__DIRECTIVE__:
Copy each line in the data that includes the word "with".
------------------------------------------------------------------------
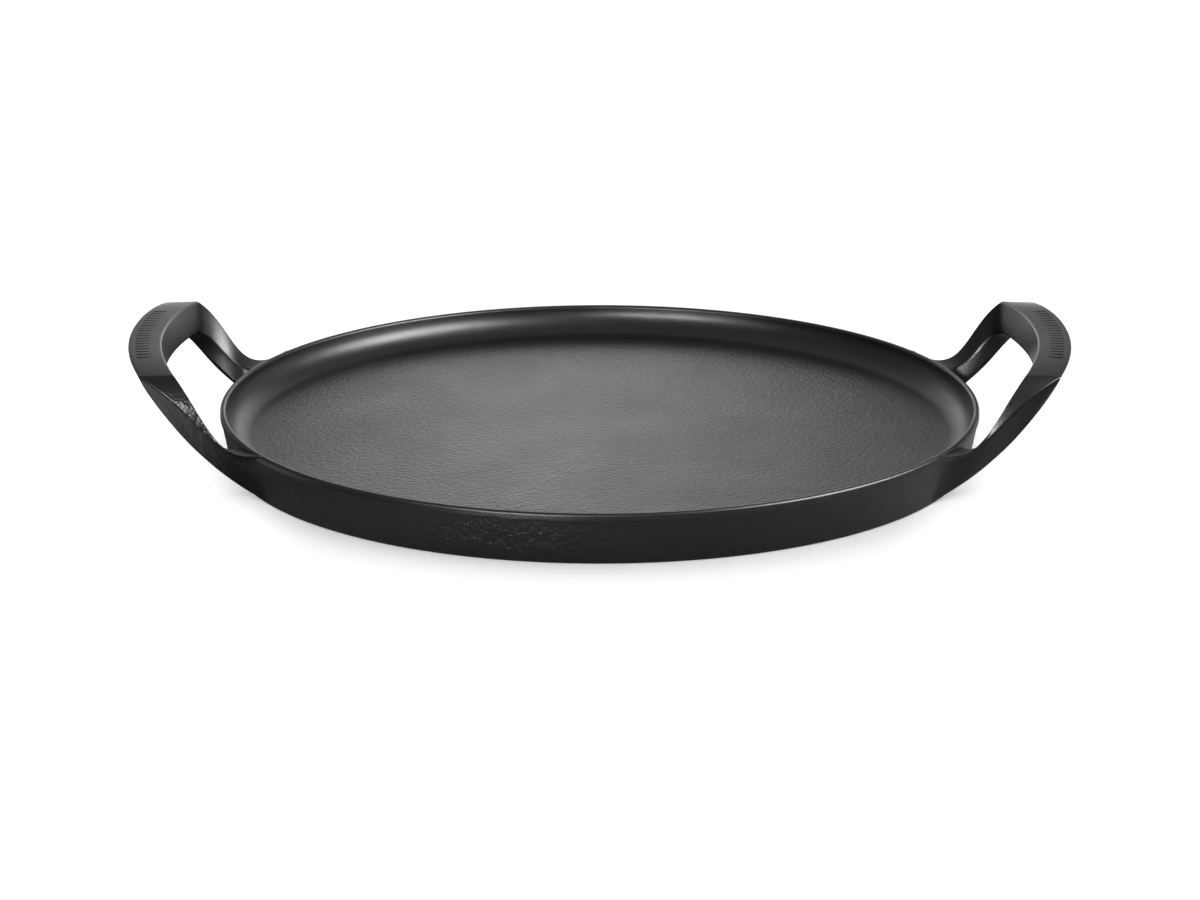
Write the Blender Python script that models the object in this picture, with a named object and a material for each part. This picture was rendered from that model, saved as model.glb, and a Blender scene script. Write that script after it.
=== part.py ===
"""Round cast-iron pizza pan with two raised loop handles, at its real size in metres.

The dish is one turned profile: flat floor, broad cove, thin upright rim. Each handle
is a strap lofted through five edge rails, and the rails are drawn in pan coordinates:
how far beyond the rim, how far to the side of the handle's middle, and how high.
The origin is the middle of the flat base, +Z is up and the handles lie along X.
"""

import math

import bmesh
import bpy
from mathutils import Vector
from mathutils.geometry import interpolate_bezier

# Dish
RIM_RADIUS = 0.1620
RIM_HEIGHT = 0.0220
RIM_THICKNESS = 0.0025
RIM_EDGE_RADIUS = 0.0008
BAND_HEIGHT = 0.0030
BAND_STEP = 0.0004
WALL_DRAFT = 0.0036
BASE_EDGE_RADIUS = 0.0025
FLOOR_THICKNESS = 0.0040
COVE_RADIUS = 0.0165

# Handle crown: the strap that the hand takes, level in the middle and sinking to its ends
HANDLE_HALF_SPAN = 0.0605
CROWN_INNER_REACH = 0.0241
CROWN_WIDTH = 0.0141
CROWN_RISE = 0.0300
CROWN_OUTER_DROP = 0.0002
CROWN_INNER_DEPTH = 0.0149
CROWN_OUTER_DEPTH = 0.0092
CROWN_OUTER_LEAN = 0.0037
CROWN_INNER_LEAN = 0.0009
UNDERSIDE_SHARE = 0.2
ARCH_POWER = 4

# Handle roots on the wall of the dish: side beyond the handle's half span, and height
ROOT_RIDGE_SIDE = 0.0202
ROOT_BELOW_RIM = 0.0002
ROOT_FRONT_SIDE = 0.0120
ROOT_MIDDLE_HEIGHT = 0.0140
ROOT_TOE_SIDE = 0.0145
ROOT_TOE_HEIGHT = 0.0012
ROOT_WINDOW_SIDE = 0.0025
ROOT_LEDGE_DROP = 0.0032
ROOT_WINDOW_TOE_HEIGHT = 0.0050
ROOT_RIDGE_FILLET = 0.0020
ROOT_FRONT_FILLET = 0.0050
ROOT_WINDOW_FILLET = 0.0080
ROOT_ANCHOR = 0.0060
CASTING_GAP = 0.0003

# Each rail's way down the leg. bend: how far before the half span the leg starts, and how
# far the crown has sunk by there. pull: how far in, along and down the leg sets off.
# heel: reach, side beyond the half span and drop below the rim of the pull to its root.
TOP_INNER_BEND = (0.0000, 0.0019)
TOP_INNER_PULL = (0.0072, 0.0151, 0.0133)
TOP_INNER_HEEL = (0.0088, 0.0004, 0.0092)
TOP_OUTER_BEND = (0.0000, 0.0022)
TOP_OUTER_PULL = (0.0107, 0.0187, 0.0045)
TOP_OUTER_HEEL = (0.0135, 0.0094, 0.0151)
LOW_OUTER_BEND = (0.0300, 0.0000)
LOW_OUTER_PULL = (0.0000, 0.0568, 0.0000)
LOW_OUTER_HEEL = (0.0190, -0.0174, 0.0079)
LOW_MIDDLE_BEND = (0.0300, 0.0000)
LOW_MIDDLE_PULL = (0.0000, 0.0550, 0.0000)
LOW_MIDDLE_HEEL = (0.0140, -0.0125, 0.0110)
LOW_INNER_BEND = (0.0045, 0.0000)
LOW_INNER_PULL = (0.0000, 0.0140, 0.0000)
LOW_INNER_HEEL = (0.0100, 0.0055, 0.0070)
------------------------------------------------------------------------
__WORKED ANSWER__:
Write the Blender Python script that models the object in this picture, with a named object and a material for each part. This picture was rendered from that model, saved as model.glb, and a Blender scene script. Write that script after it.
"""Round cast-iron pizza pan with two raised loop handles, at its real size in metres.